OUD&EUS Take 1: DB Accounts Stored in OUD

By Sylvain Duloutre on Jul 09, 2013

This post is the first one of a serie focusing on Enterprise User Security (EUS) and Oracle Unified DIrectory (OUD).

Enterprise User Security (EUS), an Oracle Database Enterprise Edition feature, leverages the Oracle Directory Services and gives you the ability to centrally manage database users and role memberships in an LDAP directory. EUS reduces administration costs and increases security

Storing DB Accounts in OUD

OUD is specifically tailored to work seamlessly with EUS. Database user information, passwords and privileges information for a database or for a database domain can be stored in OUD.
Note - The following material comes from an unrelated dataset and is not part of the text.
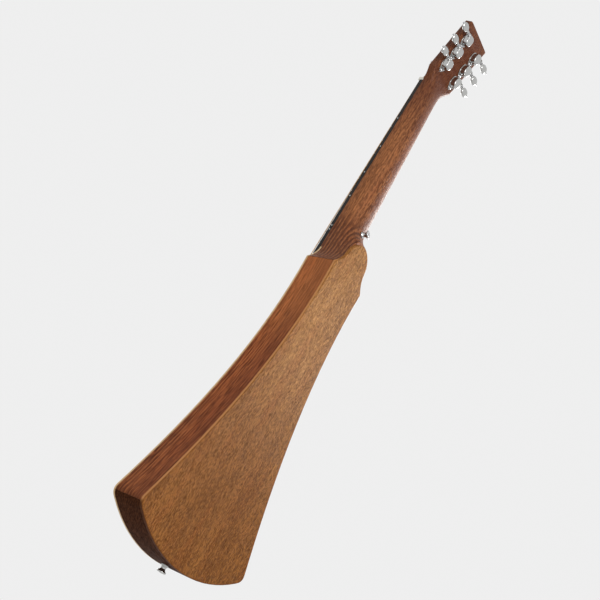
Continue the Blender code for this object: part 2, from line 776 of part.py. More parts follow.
def make_pins(paint):
    profile = ((0.0, 0.0046), (0.0026, 0.0041), (PIN_HEAD, 0.0026), (PIN_HEAD, 0.0016), (PIN_SHAFT, 0.0005),
               (PIN_SHAFT - 0.0003, -0.0123), (0.0, -0.0133))
    for number in range(1, 7):
        frame = Matrix.Translation((string_across(number, SADDLE_SPREAD), -GAP - BRIDGE_THICK, -PIN_DOWN))
        frame = frame @ Matrix.Rotation(math.pi / 2, 4, "X")
        turned(f"bridge_pin_{number}", profile, 8, paint, frame)


def make_bridge_plate(paint, pin_holes):
    front = TOP_THICK + GAP
    outline = [(PLATE_HALF, 0.610), (PLATE_HALF, 0.640), (-PLATE_HALF, 0.640), (-PLATE_HALF, 0.610)]
    combine(plate("bridge_plate", outline, front, front + PLATE_THICK, paint), pin_holes)


# Strings

def wind(number, side, along):
    """The turns of a string about its post, climbing towards the hole in the post."""
    _, radius, height = wind_start(number, side, along)
    pitch = 2 * STRING_RADII[number - 1] + WIND_CLEARANCE
    turns = WINDS if number > 3 else WINDS + 1
    points = []
    for i in range(round(turns * WIND_STEPS) + 1):
        turn = i / WIND_STEPS
        angle = 2 * math.pi * turn
        across = side * (POST_ACROSS - radius * math.cos(angle))
        points.append(HEAD @ Vector((across, along + radius * math.sin(angle), height + pitch * turn)))
    return points


def least_gap(points, radius, skip):
    """The least gap of a winding to itself, on points more than half a turn apart."""
    nearest = min((a - b).length for i, a in enumerate(points) for b in points[i + skip:])
    return nearest - 2 * radius


def make_string(number, side, along, paint):
    """A string from its ball under the bridge plate to its turns about the post."""
    radius = STRING_RADII[number - 1]
    name = f"string_{number}"
    turns = wind(number, side, along)
    under = TOP_THICK + GAP + PLATE_THICK
    ball = string_foot(number, under) + Vector((0.0, GAP + BALL_RADIUS, 0.0))
    bend = string_foot(number, -GAP - BRIDGE_THICK - 0.0002)
    route = rounded([ball, bend, saddle_spot(number), nut_exit(number), turns[0]], 0.0018) + turns[1:]
    print(name, "winding, least gap in mm:", round(1000 * least_gap(turns, radius, WIND_STEPS // 2), 2))
    line = smooth(tube(name, route, radius, 1, paint), 50)
    reach = Vector((0.0016, 0.0, 0.0))
    combine(line, rod(name + "_ball", ball - reach, ball + reach, BALL_RADIUS, 8), "UNION")
    return line


# Tuning machines, each in the headstock's frame with its origin on the post's axis

def tuner_place(side, along):
    return HEAD @ Matrix.Translation((side * POST_ACROSS, along, 0.0))


def make_housing(name, side, frame, paint):
    """A cover over the gear, with its worm barrel, fixing screw, and the threaded collar through
    the headstock that ends in a washer and a rim on the front."""
    face, bore = HEAD_THICK + GAP, POST_RADIUS + GAP
    room, roof, floor = COVER_RADIUS - 0.0014, 0.0008 - COVER_HEIGHT, -0.0016
    rim, washer = 0.0053, 0.0066
    cover = ((0.0, roof), (room, roof), (room, floor), (bore, floor), (bore, face + 0.0026),
             (rim - 0.0004, face + 0.0026), (rim, face + 0.0007), (washer, face + 0.0007), (washer, face),
             (COLLAR_RADIUS, face), (COLLAR_RADIUS, -GAP), (COVER_RADIUS, -GAP),
             (COVER_RADIUS, 0.0012 - COVER_HEIGHT), (COVER_RADIUS - 0.0012, -COVER_HEIGHT),
             (0.0, -COVER_HEIGHT))
    housing = turned(name, cover, 12, paint, frame)

    inner, outer = -0.0066 * side, 0.0079 * side
    low_x, high_x = sorted((inner * 0.98, outer * 0.98))
    axis, half = (WORM_OFFSET, -WORM_HEIGHT), BARREL_RADIUS * 0.97
    barrel = rod(name + "_barrel", (inner, *axis), (outer, *axis), BARREL_RADIUS, 10, None, frame)
    foot = box(name + "_foot", (low_x, WORM_OFFSET - half, -WORM_HEIGHT),
               (high_x, WORM_OFFSET + half, -0.0004), None, frame)
    tab = rod(name + "_tab", (0.0, -TAB_ALONG, -0.0016), (0.0, -TAB_ALONG, -0.0004), 0.0030, 8, None, frame)
    arm = box(name + "_arm", (-0.0026, -TAB_ALONG, -0.0015), (0.0026, -room - 0.0004, -0.0005), None, frame)
    turn = frame @ Matrix.Translation((0.0, -TAB_ALONG, 0.0)) @ Matrix.Rotation(math.pi, 4, "X")
    screw = ((0.0, 0.0032), (0.0021, 0.0023), (0.0021, 0.0012), (0.0010, 0.0010), (0.0010, -0.0078),
             (0.0, -0.0086))
    for shape in (barrel, foot, tab, arm, turned(name + "_screw", screw, 6, None, turn)):
        combine(housing, shape, "UNION")

    more, hollow = 0.0001, room + 0.0001
    cavity = rod(name + "_cavity", (0.0, 0.0, roof - more), (0.0, 0.0, floor + more), hollow, 12, None, frame)
    chamber = rod(name + "_chamber", (-0.0054 * side, *axis), (0.0058 * side, *axis), 0.0032, 8, None, frame)
    mouth = rod(name + "_mouth", (0.004 * side, *axis), (0.010 * side, *axis), 0.0020, 6, None, frame)
    eye = rod(name + "_eye", (0.0, 0.0, -0.0030), (0.0, 0.0, face + 0.0040), bore + more, 12, None, frame)
    for shape in (cavity, chamber, mouth, eye):
        combine(housing, shape)
    return housing


def make_worm(name, side, frame, paint):
    """A right-hand worm on its shaft, which ends in the small screw that holds the button."""
    axis = frame @ Matrix.Translation((0.0, WORM_OFFSET, -WORM_HEIGHT))
    lead = math.pi * TOOTH
    pitch_radius = WORM_OFFSET - TOOTH * GEAR_TEETH / 2
    turns, steps = 2, 8
    thread = []
    for i in range(round(turns * steps) + 1):
        turn = i / steps - turns / 2
        angle = math.pi + 2 * math.pi * turn
        spot = Vector((lead * turn, pitch_radius * math.cos(angle), pitch_radius * math.sin(angle)))
        thread.append(axis @ spot)
    ridge = tube(name + "_thread", thread, THREAD_RADIUS, 0, None)
    neck, shank, head, end, tip = 0.0015, 0.0010, 0.0021, 0.0205, 0.0338
    profile = ((0.0, tip), (head, tip - 0.0004), (head, tip - 0.0009), (shank, tip - 0.0009),
               (shank, end), (neck, end - 0.0002), (neck, 0.0040), (WORM_CORE, 0.0038),
               (WORM_CORE, -0.0046), (0.0, -0.0046))
    shaft = turned(name + "_shaft", profile, 8, None, axis @ Matrix.Rotation(side * math.pi / 2, 4, "Y"))
    combine(shaft, ridge, "UNION")
    worm = gather(name, [shaft], paint)
    worm.data.transform(axis.inverted())
    worm.matrix_world = axis
    return smooth(worm)


def make_button(name, side, frame, paint):
    """An oval button with a short stem on each side, bored for the shaft and its screw."""
    axis = frame @ Matrix.Translation((0.0, WORM_OFFSET, -WORM_HEIGHT))
    shape = bmesh.new()
    bmesh.ops.create_uvsphere(shape, u_segments=10, v_segments=8, radius=1.0)
    bmesh.ops.transform(shape, verts=shape.verts, matrix=Matrix.Diagonal((*BUTTON_SIZE, 1.0)))
    bmesh.ops.translate(shape, verts=shape.verts, vec=(side * BUTTON_CENTRE, 0.0, 0.0))
    button = smooth(finish_shape(name, shape, paint))
    button.matrix_world = axis
    stem, end = (0.0136, 0.0180, 0.0026, "UNION"), (0.0290, 0.0326, 0.0021, "UNION")
    bore, screw_bore = (0.0130, 0.0208, 0.0018, "DIFFERENCE"), (0.0200, 0.0340, 0.0013, "DIFFERENCE")
    for low, high, radius, change in (stem, end, bore, screw_bore):
        piece = rod(name + "_stem", (low * side, 0.0, 0.0), (high * side, 0.0, 0.0), radius, 6, None, axis)
        combine(button, piece, change)
    return button


def make_gear(name, frame, paint):
    """A worm wheel with a gap between two teeth facing the worm."""
    pitch_radius = TOOTH * GEAR_TEETH / 2
    root, tip = pitch_radius - 1.15 * TOOTH, pitch_radius + 0.3 * TOOTH
    outline = []
    for tooth in range(GEAR_TEETH):
        middle = math.pi / 2 + 2 * math.pi * (tooth + 0.5) / GEAR_TEETH
        for radius, wide in ((root, -0.36), (tip, -0.20), (tip, 0.20), (root, 0.36)):
            angle = middle + wide * math.pi * TOOTH / 2 / radius
            outline.append((radius * math.cos(angle), radius * math.sin(angle)))
    wheel = loft(name + "_wheel", [[(x, y, z) for x, y in outline] for z in GEAR_FACES], None)
    wheel.matrix_world = frame
    combine(wheel, rod(name + "_eye", (0.0, 0.0, -0.012), (0.0, 0.0, 0.0), GEAR_EYE, 6, None, frame))
    gear = gather(name, [wheel], paint)
    gear.data.transform(frame.inverted())
    gear.matrix_world = frame
    return gear


def make_post(name, frame, paint):
    """A string post, whose foot carries the gear and ends in the head that holds it on."""
    top, waist = HEAD_THICK + POST_TOP, POST_RADIUS - 0.0004
    profile = ((0.0, top), (POST_RADIUS - 0.0006, top), (POST_RADIUS, top - 0.0006), (waist, top - 0.0052),
               (waist, top - 0.0080), (POST_RADIUS, top - 0.0092), (POST_RADIUS, GEAR_FACES[1] + GAP),
               (PIVOT_RADIUS, GEAR_FACES[1] + GAP), (PIVOT_RADIUS, GEAR_FACES[0] - GAP),
               (0.0023, GEAR_FACES[0] - GAP), (0.0023, -0.0097), (0.0, -0.0097))
    post = turned(name, profile, 10, paint, frame)
    high = top - 0.0026
    hole = rod(name + "_hole", (0.0, -0.005, high), (0.0, 0.005, high), 0.0010, 4, None, frame)
    combine(post, hole)
    return post


def make_tuners(chrome, steel, brass):
    for number, side, along in post_spots():
        frame = tuner_place(side, along)
        make_housing(f"tuner_housing_{number}", side, frame, chrome)
        make_button(f"tuner_button_{number}", side, frame, chrome)
        make_worm(f"tuner_worm_{number}", side, frame, steel)
        make_gear(f"tuner_gear_{number}", frame, brass)
        make_post(f"tuner_post_{number}", frame, chrome)


# Strap buttons

def make_strap_buttons(chrome, steel):
    wide, waist, top = 0.0063, 0.0034, STRAP_LENGTH
    button = ((0.0034, top), (wide - 0.0004, top), (wide, top - 0.0004), (wide, top - 0.0016),
              (waist, top - 0.0040), (waist, 0.0022), (STRAP_FOOT, 0.0012), (STRAP_FOOT, 0.0),
              (STRAP_BORE, 0.0), (STRAP_BORE, top - 0.0020))
    shank = STRAP_BORE - GAP
    for end, frame, depth in (("heel", HEEL_STRAP, 0.0165), ("end", END_STRAP, 0.0115)):
        screw = ((0.0, top - 0.0004), (0.0027, top - 0.0004), (shank, top - 0.0019), (shank, 0.002 - depth),
                 (0.0, -depth))
        turned(end + "_strap_button", button, 20, chrome, frame)
        turned(end + "_strap_screw", screw, 8, steel, frame)


def main():
    mahogany = material("neck mahogany", (0.26, 0.105, 0.045), 0.45)
    side_wood = material("side mahogany", (0.20, 0.075, 0.035), 0.5)
    back_wood = material("back mahogany", (0.36, 0.19, 0.075), 0.5)
    spruce = material("spruce", (0.72, 0.53, 0.31), 0.5)
    ebony = material("dark fingerboard", (0.012, 0.010, 0.009), 0.4)
    bone = material("white nut and saddle", (0.80, 0.77, 0.68), 0.35)
    pearl = material("white pins", (0.78, 0.77, 0.72), 0.3)
    chrome = material("satin chrome", (0.62, 0.62, 0.62), 0.22, 1.0)
    steel = material("steel", (0.55, 0.55, 0.56), 0.3, 1.0)
    brass = material("brass", (0.65, 0.45, 0.18), 0.35, 1.0)

    make_neck(mahogany)
    make_walls(side_wood)
    make_back(back_wood)
    pin_holes = make_pin_holes()
    make_top(spruce, pin_holes)
    make_braces(spruce)
    make_rod(steel)
    make_board(ebony)
    make_nut(bone)
    make_saddle(bone)
    make_bridge(ebony, pin_holes)
    make_pins(pearl)
    make_bridge_plate(back_wood, pin_holes)
    for number, side, along in post_spots():
        make_string(number, side, along, brass if number > 3 else steel)
    make_tuners(chrome, steel, brass)
    make_strap_buttons(chrome, steel)


main()
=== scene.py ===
"""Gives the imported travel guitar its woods, metals and small parts, seen from behind its tail."""
import math

import bmesh
import bpy
from mathutils import Matrix, Vector


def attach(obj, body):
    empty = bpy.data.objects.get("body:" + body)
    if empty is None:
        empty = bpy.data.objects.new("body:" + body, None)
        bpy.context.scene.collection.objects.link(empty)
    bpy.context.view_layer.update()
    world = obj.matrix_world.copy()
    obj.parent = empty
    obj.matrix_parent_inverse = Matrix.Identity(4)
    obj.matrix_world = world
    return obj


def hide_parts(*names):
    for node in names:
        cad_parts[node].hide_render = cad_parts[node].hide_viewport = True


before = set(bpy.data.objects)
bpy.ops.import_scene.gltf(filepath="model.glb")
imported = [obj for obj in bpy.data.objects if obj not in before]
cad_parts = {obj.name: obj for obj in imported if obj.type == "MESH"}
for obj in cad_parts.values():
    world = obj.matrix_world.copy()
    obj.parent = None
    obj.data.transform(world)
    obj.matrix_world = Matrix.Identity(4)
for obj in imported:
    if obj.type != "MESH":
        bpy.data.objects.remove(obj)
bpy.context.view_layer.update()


# Camera
# It stands behind the guitar and a little below its tail, and looks up along the back. The focal
# length and the place come from the dots, corners and edges that can be found in the photograph.

sight = Vector((-0.683, -0.627, 0.374)).normalized()
level = Vector((-0.441, 0.763, 0.473))
level = (level - sight * level.dot(sight)).normalized()
camera = bpy.data.objects.new("camera", bpy.data.cameras.new("camera"))
camera.data.sensor_width = 36.0
camera.data.lens = 59.18
camera.data.clip_start = 0.02
camera.matrix_world = Matrix((level, level.cross(sight), -sight)).transposed().to_4x4()
camera.matrix_world.translation = (0.9350, 0.8522, -0.9184)
bpy.context.scene.collection.objects.link(camera)
bpy.context.scene.camera = camera
bpy.context.scene.view_settings.view_transform = "Standard"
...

EUS can leverage existing user and group information stored in OUD to provide single password authentication and consistent password policy across enterprise applications. User data, database meta-data, such as DB registration information, user/role Mappings, and other EUS specific meta-data are stored in OUD using a specific, supported, read-to-use LDAP schema. These meta-data are stored in a separate OUD suffix, called Oracle Context, making a clean logical separation between EUS data and user information that can be shared across applications.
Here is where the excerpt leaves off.